Afrique, Décryptage, International, Politique • 31 août 2025 • Christian ADEBA EDOGUE

⏳ 6 min de lecture

Le mal-être camerounais est celui de la gestion politique

La posture d’Achille Mbembe peut être lue comme une provocation salutaire, destinée à désenclaver le débat public et à déconstruire les narratifs officiels.

Dans une intervention en date du 27 août 2025 dans l’émission le Grand invité Afrique sur radio France internationale (RFI), le philosophe et historien Achille Mbembe invite à  adopter un regard décomplexé sur les dynamiques qui traversent et travaillent l’espace  public camerounais depuis que la candidature de Maurice Kamto à été recalée au palier des  investitures de l’élection présidentielle du 12 octobre prochain. Il évoque l’existence d'une  « fixation identitaire persistante » à l’encontre des compatriotes Grassfields, dont le  principal terroir est la région de l’Ouest du Cameroun, laquelle région abrite également  quatre autres communautés que sont les Bamoun, les Mbo, les Kirdi et les Tikar. Une fixation  qu’il qualifie de « technologie de pouvoir », instrumentalisée pour « neutraliser certaines  figures politiques ». D’après l’auteur, le candidat Maurice Kamto aurait été « neutralisé » en raison de son appartenance communautaire.  

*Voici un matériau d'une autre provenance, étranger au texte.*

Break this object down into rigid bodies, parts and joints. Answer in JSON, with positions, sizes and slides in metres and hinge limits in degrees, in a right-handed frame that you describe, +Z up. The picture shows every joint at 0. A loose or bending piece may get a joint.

Lorsqu'un intellectuel aussi éclectique et rigoureux qu’Achille Mbembe se prononce sur un  sujet aussi sensible que complexe, il convient d’aborder ses propos avec prudence,  honnêteté et humilité intellectuelle. Sa grille de lecture, bien que percutante, appelle à une  mise à distance critique, surtout lorsque l’on comprend la logique de son raisonnement sans  nécessairement y adhérer pleinement.  
Il ne s’agit pas ici de contester la réalité des ressentis communautaires, ni de nier les  mécanismes de stigmatisation ethnique qui peuvent traverser le champ politique  camerounais – d’autant plus que les représentations stéréotypées sont plurielles et non  exclusives, et qu’elles traversent les sociétés multiculturelles, indépendamment des  contextes nationaux. Mais il est essentiel de ne pas réduire les luttes politiques à une seule variable identitaire. 

Le mal-être camerounais est multidimensionnel : il relève d’une crise de  légitimité, d’une captation oligarchique du pouvoir, et d’une érosion du contrat social.  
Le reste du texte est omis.